▶ _REQUIREMENT_: Restate the entire listing word for word.

▶ _STORED ROWS_:
^^^^^^^^^^^^^^^^

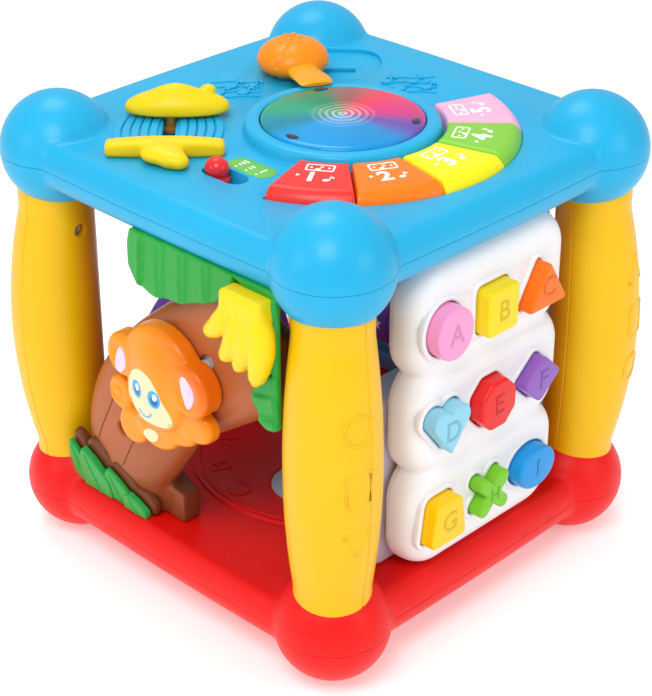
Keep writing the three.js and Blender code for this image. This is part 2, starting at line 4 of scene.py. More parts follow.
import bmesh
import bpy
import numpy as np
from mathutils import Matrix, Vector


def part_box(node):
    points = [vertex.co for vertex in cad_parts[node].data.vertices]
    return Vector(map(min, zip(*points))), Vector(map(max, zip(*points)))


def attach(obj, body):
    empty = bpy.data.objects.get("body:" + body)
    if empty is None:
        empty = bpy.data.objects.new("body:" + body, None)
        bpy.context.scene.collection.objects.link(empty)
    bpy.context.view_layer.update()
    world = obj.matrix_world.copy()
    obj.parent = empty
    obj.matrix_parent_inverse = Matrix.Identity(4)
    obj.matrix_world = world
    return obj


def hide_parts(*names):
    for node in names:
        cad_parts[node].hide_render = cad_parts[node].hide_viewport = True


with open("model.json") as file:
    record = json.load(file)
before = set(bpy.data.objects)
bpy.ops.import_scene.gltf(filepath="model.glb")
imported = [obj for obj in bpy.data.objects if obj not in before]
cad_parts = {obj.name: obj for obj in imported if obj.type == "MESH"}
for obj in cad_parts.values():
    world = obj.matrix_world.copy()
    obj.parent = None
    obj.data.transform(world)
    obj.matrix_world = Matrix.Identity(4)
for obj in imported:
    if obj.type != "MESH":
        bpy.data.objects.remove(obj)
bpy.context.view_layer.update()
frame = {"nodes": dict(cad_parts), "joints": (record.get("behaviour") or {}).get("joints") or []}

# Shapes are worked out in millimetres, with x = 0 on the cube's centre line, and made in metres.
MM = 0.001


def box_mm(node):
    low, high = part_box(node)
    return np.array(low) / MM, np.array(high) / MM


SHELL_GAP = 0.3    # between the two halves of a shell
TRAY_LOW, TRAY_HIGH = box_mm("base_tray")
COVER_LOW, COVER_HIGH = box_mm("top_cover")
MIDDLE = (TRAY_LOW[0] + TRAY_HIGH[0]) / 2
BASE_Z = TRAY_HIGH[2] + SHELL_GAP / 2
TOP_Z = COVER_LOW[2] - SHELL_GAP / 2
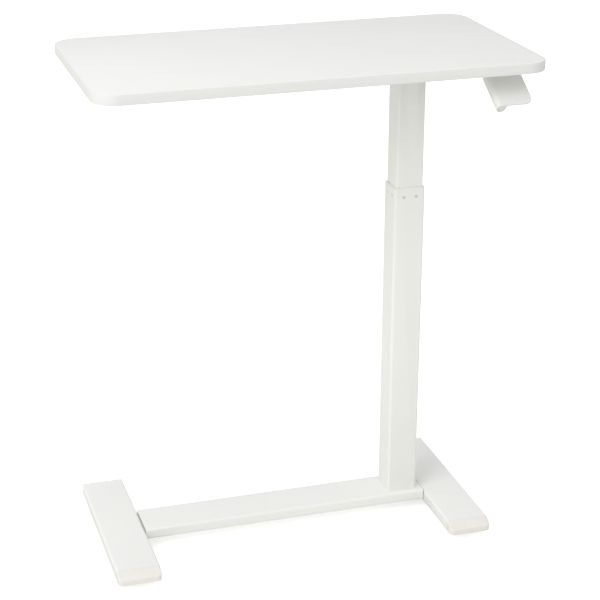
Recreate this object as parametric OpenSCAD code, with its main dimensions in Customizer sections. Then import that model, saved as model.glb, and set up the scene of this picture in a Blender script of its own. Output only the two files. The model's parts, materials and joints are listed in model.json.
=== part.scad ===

^^^^^^^^^^^^^^^^

▶ _EXERCISE SOLUTION_:
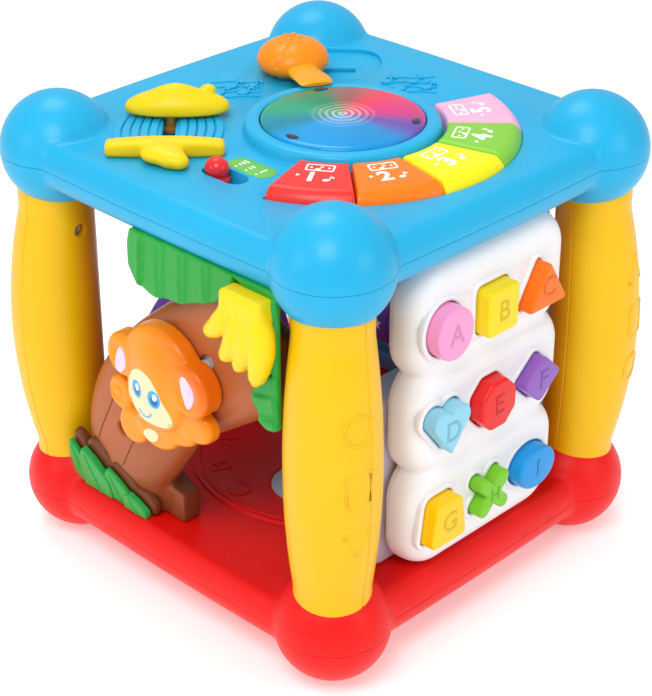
Keep writing the three.js and Blender code for this image. This is part 2, starting at line 4 of scene.py. More parts follow.
import bmesh
import bpy
import numpy as np
from mathutils import Matrix, Vector


def part_box(node):
    points = [vertex.co for vertex in cad_parts[node].data.vertices]
    return Vector(map(min, zip(*points))), Vector(map(max, zip(*points)))


def attach(obj, body):
    empty = bpy.data.objects.get("body:" + body)
    if empty is None:
        empty = bpy.data.objects.new("body:" + body, None)
        bpy.context.scene.collection.objects.link(empty)
    bpy.context.view_layer.update()
    world = obj.matrix_world.copy()
    obj.parent = empty
    obj.matrix_parent_inverse = Matrix.Identity(4)
    obj.matrix_world = world
    return obj


def hide_parts(*names):
    for node in names:
        cad_parts[node].hide_render = cad_parts[node].hide_viewport = True


with open("model.json") as file:
    record = json.load(file)
before = set(bpy.data.objects)
bpy.ops.import_scene.gltf(filepath="model.glb")
imported = [obj for obj in bpy.data.objects if obj not in before]
cad_parts = {obj.name: obj for obj in imported if obj.type == "MESH"}
for obj in cad_parts.values():
    world = obj.matrix_world.copy()
    obj.parent = None
    obj.data.transform(world)
    obj.matrix_world = Matrix.Identity(4)
for obj in imported:
    if obj.type != "MESH":
        bpy.data.objects.remove(obj)
bpy.context.view_layer.update()
frame = {"nodes": dict(cad_parts), "joints": (record.get("behaviour") or {}).get("joints") or []}

# Shapes are worked out in millimetres, with x = 0 on the cube's centre line, and made in metres.
MM = 0.001


def box_mm(node):
    low, high = part_box(node)
    return np.array(low) / MM, np.array(high) / MM


SHELL_GAP = 0.3    # between the two halves of a shell
TRAY_LOW, TRAY_HIGH = box_mm("base_tray")
COVER_LOW, COVER_HIGH = box_mm("top_cover")
MIDDLE = (TRAY_LOW[0] + TRAY_HIGH[0]) / 2
BASE_Z = TRAY_HIGH[2] + SHELL_GAP / 2
TOP_Z = COVER_LOW[2] - SHELL_GAP / 2
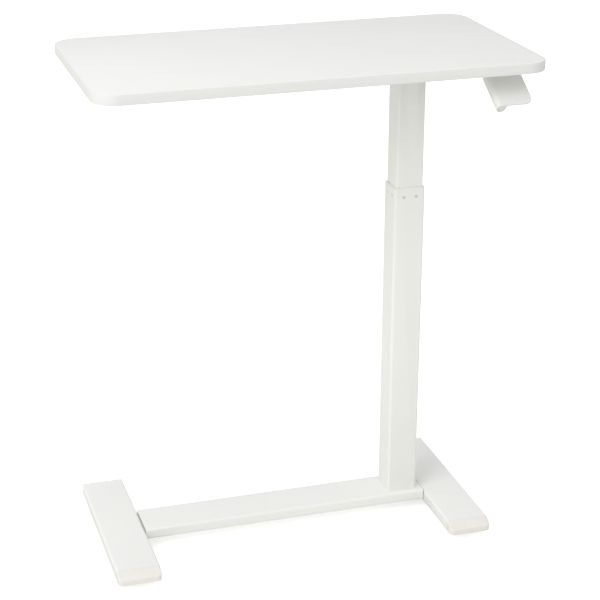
Recreate this object as parametric OpenSCAD code, with its main dimensions in Customizer sections. Then import that model, saved as model.glb, and set up the scene of this picture in a Blender script of its own. Output only the two files. The model's parts, materials and joints are listed in model.json.
=== part.scad ===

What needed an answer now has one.